What are training percentages and how do I use them? Training percentages vary depending on one's training goals and frequency. However, many people get confused with load and volume when trying to sort out training percentages. First and foremost one must establish a 1RM to properly implement training percentages into a program. In this article, the author breaks down an easy way to begin implementing training percentages into a program depending on whether your goal is max strength, speed strength, or explosive strength. Additionally, ways to discover a 1RM without pure max testing is discussed. Ultimately, the best way to establish a 1RM is to test it properly and a way to do that is documented. Training percentages can be much more complex then what is detailed in the article but this is a good starting point for understanding why training percentages are important for an effective training regimen.
Postactivation Potentiation or PAP has been a technique that has been researched and thrown around in strength/conditioning circles for quite some time now. In this blog post by Bret Contreras, respected strength coach and co-author of "The strength of evidence podcast" does a very nice job of summing up all the recent evidence and includes additional posts from other respected strength coaches like Charles Poliquin.

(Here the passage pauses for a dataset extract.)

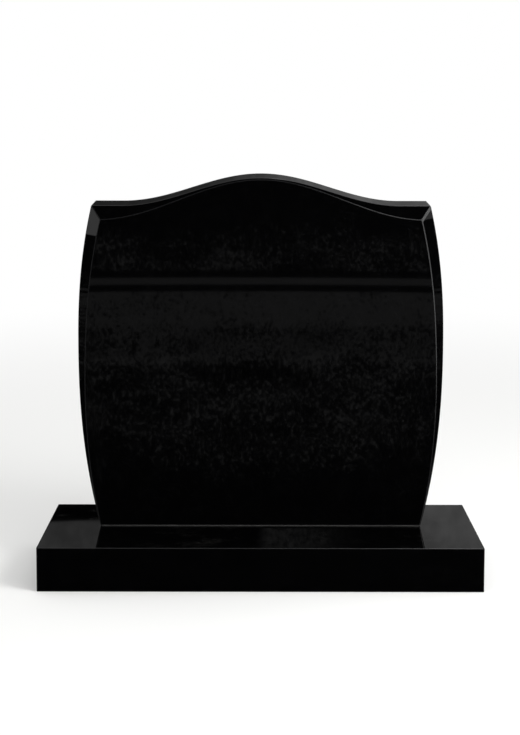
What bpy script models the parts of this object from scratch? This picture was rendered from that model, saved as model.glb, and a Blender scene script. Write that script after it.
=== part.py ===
"""Polished black granite headstone: a bevelled ogee tablet, bedded on a plain base slab.

The origin is at the middle of the underside. X runs across the stone, Y from front to back and Z up.
Heights on the tablet are measured from its foot. Every outline is worked out from the sizes below.
"""

import math

import bmesh
import bpy

# Base slab, in metres
BASE_WIDTH = 0.762
BASE_DEPTH = 0.305
BASE_HEIGHT = 0.076
BASE_ARRIS = 0.002

# Where the tablet stands: the width of base left bare in front of it, and the joint under it
FRONT_LEDGE = 0.146
JOINT_HEIGHT = 0.0015
BED_RECESS = 0.0008
BED_CORNER = 0.004
CLEARANCE = 0.0003

# Tablet outline at its outer edge. The sides bow out between foot and shoulder, and the top is an ogee.
# The bow is a parabola at a fullness of 2, and above that it is flatter in the middle.
TABLET_THICKNESS = 0.075
BOW_WIDTH = 0.646
BOW_HEIGHT = 0.328
BOW_FULLNESS = 2.3
FOOT_WIDTH = 0.572
SHOULDER_WIDTH = 0.5965
SHOULDER_HEIGHT = 0.5715
CROWN_RISE = 0.049
OGEE_HALF_SPAN = 0.246

# The top surface falls towards the front, and the edges round the back have a fine arris
TOP_FALL = 0.005
BACK_ARRIS = 0.0015

# Bevel round the face: its width at each place, and its depth at the mitred shoulders
SIDE_BEVEL_AT_FOOT = 0.0006
SIDE_BEVEL_AT_SHOULDER = 0.0215
TOP_BEVEL_AT_SHOULDER = 0.0245
TOP_BEVEL_AT_CROWN = 0.0035
FACE_OGEE_SPREAD = 0.042
BEVEL_DEPTH = 0.008

# How finely the curves are stepped
SIDE_STEPS = 30
TOP_STEPS = 60

TABLET_FOOT_Z = BASE_HEIGHT + JOINT_HEIGHT
TABLET_FRONT_Y = FRONT_LEDGE - BASE_DEPTH / 2
TABLET_BACK_Y = TABLET_FRONT_Y + TABLET_THICKNESS
FACE_SHOULDER_HEIGHT = SHOULDER_HEIGHT - TOP_BEVEL_AT_SHOULDER


def clear_objects():
    """Empty the file of objects, and of meshes and materials that they leave behind."""
    for item in list(bpy.data.objects):
        bpy.data.objects.remove(item)
    for mesh in list(bpy.data.meshes):
        bpy.data.meshes.remove(mesh)
    for material in list(bpy.data.materials):
        bpy.data.materials.remove(material)


def new_collection(name):
    collection = bpy.data.collections.new(name)
    bpy.context.scene.collection.children.link(collection)
    return collection


def plain_material(name, colour, roughness):
    material = bpy.data.materials.new(name)
    material.use_nodes = True
    shader = material.node_tree.nodes["Principled BSDF"]
    shader.inputs["Base Color"].default_value = (*colour, 1.0)
    shader.inputs["Roughness"].default_value = roughness
    shader.inputs["Metallic"].default_value = 0.0
    return material


def side_half_width(height):
    """Half the tablet's width: widest at BOW_HEIGHT, and drawn in on one smooth curve to foot and shoulder."""
    if height < BOW_HEIGHT:
        reach = BOW_HEIGHT
        end_width = FOOT_WIDTH
    else:
        reach = SHOULDER_HEIGHT - BOW_HEIGHT
        end_width = SHOULDER_WIDTH
    drawn_in = (abs(height - BOW_HEIGHT) / reach) ** BOW_FULLNESS
    return (BOW_WIDTH - (BOW_WIDTH - end_width) * drawn_in) / 2


def ogee(x, half_span):
    """One at the crown and nought past half_span, in a smooth S between them."""
    reach = min(abs(x) / half_span, 1.0)
    return (1 + math.cos(math.pi * reach)) / 2


def top_edge_height(x):
    """Height of the top surface's front edge, where the bevel starts."""
    return SHOULDER_HEIGHT + CROWN_RISE * ogee(x, OGEE_HALF_SPAN)


def face_top_height(x):
    """Height of the face's top edge, which swings wider and higher than the edge above it."""
    rise = CROWN_RISE + TOP_BEVEL_AT_SHOULDER - TOP_BEVEL_AT_CROWN
    return FACE_SHOULDER_HEIGHT + rise * ogee(x, OGEE_HALF_SPAN + FACE_OGEE_SPREAD)


def side_bevel_width(share):
    """Width of the side bevel, growing evenly from the foot (0) to the shoulder (1)."""
    return SIDE_BEVEL_AT_FOOT + (SIDE_BEVEL_AT_SHOULDER - SIDE_BEVEL_AT_FOOT) * share


def side_bevel_depth(share):
    return BEVEL_DEPTH * side_bevel_width(share) / SIDE_BEVEL_AT_SHOULDER


def face_half_width(share):
    return side_half_width(share * FACE_SHOULDER_HEIGHT) - side_bevel_width(share)


def top_bevel_depth(across):
    """Depth of the top bevel, which keeps one slope, so it is shallow where the bevel is narrow."""
    face_x = across * face_half_width(1.0)
    edge_x = across * side_half_width(SHOULDER_HEIGHT)
    return BEVEL_DEPTH * (top_edge_height(edge_x) - face_top_height(face_x)) / TOP_BEVEL_AT_SHOULDER


def ring(side_point, top_point):
    """Points from the right of the foot, up the side, over the top and down the left side."""
    up = [side_point(step / SIDE_STEPS) for step in range(SIDE_STEPS + 1)]
    over = [top_point(1 - 2 * step / TOP_STEPS) for step in range(1, TOP_STEPS)]
    down = [(-x, y, z) for x, y, z in reversed(up)]
    return up + over + down


def face_ring():
    """Outline of the flat face, inside the bevel."""

    def side_point(share):
        return (face_half_width(share), TABLET_FRONT_Y, share * FACE_SHOULDER_HEIGHT)

    def top_point(across):
        x = across * face_half_width(1.0)
        return (x, TABLET_FRONT_Y, face_top_height(x))

    return ring(side_point, top_point)


def edge_ring():
    """Outer edge of the bevel, lying as far back as the bevel is deep."""

    def side_point(share):
        height = share * SHOULDER_HEIGHT
        return (side_half_width(height), TABLET_FRONT_Y + side_bevel_depth(share), height)

    def top_point(across):
        x = across * side_half_width(SHOULDER_HEIGHT)
        return (x, TABLET_FRONT_Y + top_bevel_depth(across), top_edge_height(x))

    return ring(side_point, top_point)


def back_ring(y, inset):
    """Outline near the back, where the top is TOP_FALL higher, drawn in all round by inset."""
    corner_height = SHOULDER_HEIGHT + TOP_FALL

    def side_point(share):
        return (side_half_width(share * corner_height) - inset, y, share * (corner_height - inset))

    def top_point(across):
        x = across * side_half_width(corner_height)
        return (across * (side_half_width(corner_height) - inset), y, top_edge_height(x) + TOP_FALL - inset)

    return ring(side_point, top_point)


def make_tablet(collection):
    """Loft from the face through the bevel and the top surface to the back, as one closed solid."""
    rings = [
        face_ring(),
        edge_ring(),
        back_ring(TABLET_BACK_Y - BACK_ARRIS, 0.0),
        back_ring(TABLET_BACK_Y, BACK_ARRIS),
    ]
    shape = bmesh.new()
    loops = [[shape.verts.new((x, y, z + TABLET_FOOT_Z)) for x, y, z in points] for points in rings]
    for front, behind in zip(loops, loops[1:]):
        for index in range(len(front)):
            after = (index + 1) % len(front)
            shape.faces.new((front[index], behind[index], behind[after], front[after]))
    shape.faces.new(loops[0])
    shape.faces.new(reversed(loops[-1]))
    bmesh.ops.recalc_face_normals(shape, faces=shape.faces)
    mesh = bpy.data.meshes.new("headstone_tablet")
    shape.to_mesh(mesh)
    shape.free()
    mesh.shade_smooth()
    mesh.set_sharp_from_angle(angle=math.radians(12))
    tablet = bpy.data.objects.new("headstone_tablet", mesh)
    collection.objects.link(tablet)
    mesh.materials.append(plain_material("polished_granite_tablet", (0.001, 0.001, 0.0012), 0.05))
    return tablet


def add_box(name, size, centre, collection):
    """A cube primitive brought to size, with its scale applied."""
    bpy.ops.mesh.primitive_cube_add(size=1.0, location=centre)
    box = bpy.context.active_object
    box.name = name
    box.data.name = name
    box.scale = size
    bpy.ops.object.transform_apply(location=False, rotation=False, scale=True)
    for owner in list(box.users_collection):
        owner.objects.unlink(box)
    collection.objects.link(box)
    return box


def make_base(collection):
    """Plain rectangular slab, with a fine rounded arris on every edge."""
    size = (BASE_WIDTH, BASE_DEPTH, BASE_HEIGHT)
    base = add_box("base_slab", size, (0.0, 0.0, BASE_HEIGHT / 2), collection)
    arris = base.modifiers.new("arris", "BEVEL")
    arris.width = BASE_ARRIS
    arris.segments = 2
    base.data.materials.append(plain_material("polished_granite_base", (0.001, 0.001, 0.0012), 0.05))
    return base


def make_bed(collection):
    """Thin bed of setting mortar in the joint, held back from the faces and round at its corners."""
    size = (
        FOOT_WIDTH - 2 * (SIDE_BEVEL_AT_FOOT + BED_RECESS),
        TABLET_THICKNESS - 2 * BED_RECESS,
        JOINT_HEIGHT - 2 * CLEARANCE,
    )
    centre = (0.0, (TABLET_FRONT_Y + TABLET_BACK_Y) / 2, BASE_HEIGHT + JOINT_HEIGHT / 2)
    bed = add_box("jointing_bed", size, centre, collection)
    upright = bed.data.attributes.new("bevel_weight_edge", "FLOAT", "EDGE")
    for edge in bed.data.edges:
        ends = [bed.data.vertices[index].co for index in edge.vertices]
        upright.data[edge.index].value = 1.0 if abs(ends[0].z - ends[1].z) > size[2] / 2 else 0.0
    corners = bed.modifiers.new("corners", "BEVEL")
    corners.limit_method = "WEIGHT"
    corners.width = BED_CORNER
    corners.segments = 4
    bed.data.materials.append(plain_material("setting_mortar", (0.06, 0.059, 0.056), 0.85))
    return bed


def main():
    clear_objects()
    collection = new_collection("Headstone")
    make_base(collection)
    make_bed(collection)
    make_tablet(collection)


main()
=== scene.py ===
"""Looks of a polished black granite headstone: a bevelled ogee tablet, bedded on a plain base slab.

Laid out as a Blender add-on and run as a script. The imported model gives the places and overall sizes. Each
piece is a closed surface worked out with numpy, and each finish is made of shader nodes.
"""

import math

import bpy
import numpy as np
from bpy.props import FloatProperty, FloatVectorProperty, PointerProperty
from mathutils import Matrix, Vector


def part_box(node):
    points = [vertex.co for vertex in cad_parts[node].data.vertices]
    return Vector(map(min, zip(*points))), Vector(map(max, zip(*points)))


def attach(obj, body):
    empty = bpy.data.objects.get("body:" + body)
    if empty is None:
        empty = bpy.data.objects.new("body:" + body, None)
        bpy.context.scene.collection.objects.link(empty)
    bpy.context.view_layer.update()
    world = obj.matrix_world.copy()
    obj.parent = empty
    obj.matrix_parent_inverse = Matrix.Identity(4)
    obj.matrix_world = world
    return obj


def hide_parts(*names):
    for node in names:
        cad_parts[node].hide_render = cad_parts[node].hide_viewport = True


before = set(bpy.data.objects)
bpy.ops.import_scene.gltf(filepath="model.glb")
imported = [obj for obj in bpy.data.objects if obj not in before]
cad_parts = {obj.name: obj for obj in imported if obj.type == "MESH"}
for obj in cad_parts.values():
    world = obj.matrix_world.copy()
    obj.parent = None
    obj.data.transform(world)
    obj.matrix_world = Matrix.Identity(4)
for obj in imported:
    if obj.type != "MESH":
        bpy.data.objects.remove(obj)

bl_info = {
    "name": "Granite Headstone",
    "version": (1, 0, 0),
    "blender": (4, 5, 0),
    "location": "3D View > Sidebar > Headstone",
    "description": "Builds a polished granite headstone with its base, its bed of mortar and a studio",
    "category": "Add Mesh",
}

BODY = "root"

# The frame's boxes: lowest and highest corner of each node, in metres
TABLET_LOW, TABLET_HIGH = (np.array(corner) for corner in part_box("headstone_tablet"))
BASE_LOW, BASE_HIGH = (np.array(corner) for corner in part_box("base_slab"))
BED_LOW, BED_HIGH = (np.array(corner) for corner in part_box("jointing_bed"))

# How finely the surfaces are stepped
SIDE_POINTS = 120
TOP_POINTS = 200
FOOT_POINTS = 60
CORNER_STEPS = 7
ROUND_STEPS = 6
CAP_SHARES = (0.2, 0.45, 0.7, 0.9, 0.985, 0.998)
SPAN_SHARES = (0.03, 0.25, 0.5, 0.75, 0.97)
FLOOR_TURNS = 96

# Largest share of a narrow bevel that the rounding of one of its edges may take
ARRIS_SHARE = 0.4

# Mortar bed, in metres: its corners in plan, and the rounding of its top, its struck edge and its foot
BED_CORNER = 0.004
BED_ROUNDING = (0.0001, 0.0004, 0.0001)

# Waves along the struck edge of the mortar: radians for each metre, strength and phase
BED_WAVES = ((61, 1.0, 0.0), (143, 0.6, 1.3), (307, 0.4, 0.4))

# Floor of the studio, in metres: its rings, and how far it lies under the stone
FLOOR_RINGS = (0.5, 1.0, 2.0, 4.0, 8.0, 16.0)
FLOOR_DROP = 0.0002

GRANITE_IOR = 1.52
CRYSTALS_PER_METRE = 700.0

# Wall mirrored in the base, as sines of elevation: where its tone changes, and the top of its dark shape
WALL_STEP = 0.2250
DARK_SHAPE_TOP = 0.2510

# Ground mirrored in the face, in levels below the horizon: its bright line, and the dark gap round the line
LINE_LEVELS = (-0.1078, -0.1030)
GAP_LEVELS = (-0.1122, -0.0985)

# Steps in the limit that a speck has to pass: the levels where each begins and ends, and its limit at both
SPECK_STEPS = (
    (-0.128, -0.137, 0.39, 0.490),
    (-0.153, -0.160, 0.0, 0.098),
    (-0.195, -0.255, 0.0, 0.17),
    (-0.1045, -0.1035, 0.0, 0.190),
    (-0.088, -0.062, 0.0, 0.16),
)

# Glow mirrored in the ledge by way of the face: lowest and highest sine of elevation, and brightness
GLOW_HEIGHTS = (0.2540, 0.290)
GLOW_STRENGTH = 0.8

# The photograph's frame and the camera that took it
FRAME_HEIGHT_PX = 735
FOCAL_PX = 1598.0
PRINCIPAL_ROW_PX = 279.6
SENSOR_LONG_SIDE_MM = 36.0


def length(name, description, default):
    return FloatProperty(
        name=name, description=description, default=default, min=0.0, unit="LENGTH", precision=4
    )


def colour(name, description, default):
    return FloatVectorProperty(
        name=name, description=description, default=default, subtype="COLOR", size=3, min=0.0, max=1.0
    )


def share(name, description, default, top=1.0):
    return FloatProperty(
        name=name, description=description, default=default, min=0.0, max=top, subtype="FACTOR"
    )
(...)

So what is PAP before you read the post? Well, I quote:
"The underlying principle surrounding PAP is that prior heavy loading induces a high degree of central nervous system stimulation, resulting in greater motor unit recruitment and force, which can last from five-to-thirty minutes (Chiu, Fry, Weiss, et al., 2003; Rixon, Lamont, & Bemden, 2007)"

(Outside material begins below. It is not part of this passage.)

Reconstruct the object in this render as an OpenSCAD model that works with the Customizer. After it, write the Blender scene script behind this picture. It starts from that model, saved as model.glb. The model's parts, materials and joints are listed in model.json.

For example, one might perform a heavy resistance exercise such as squats, followed up by a vertical jump. It is thought that the vertical jump would be increased due to the increased muscle activation and CNS activity from the heavy squat.
Typically, there are two theories for how PAP works. One theory involves an increase in a phosphate for the synthesis of ATP of myosin regulatory light chains, which are proteins of muscle contraction, during a MVC. Essentially what this does is allows actin and myosin binding to be more active due to calcium irons released, which as we know leads to enhanced force production of muscle. When a max voluntary contraction occurs, there is greater muscle activation which means a greater time calcium ions are in the sarcoplasm and therefore the greater the phosphorylation of myosin light chains. What's this all mean? Faster rates of tension and contraction rates.
The other theory involves the H-Reflex, short for Hoffman Reflex. This reflex is basically the spinal reflex extracted by the group 1a afferent muscle nerves becoming excited. The group 1a afferent muscle nerves are special nerves conducting impulses to muscle. What is believed is that the H-reflex is enhanced with PAP. This means the rate and efficiency of nerve muscles is greater.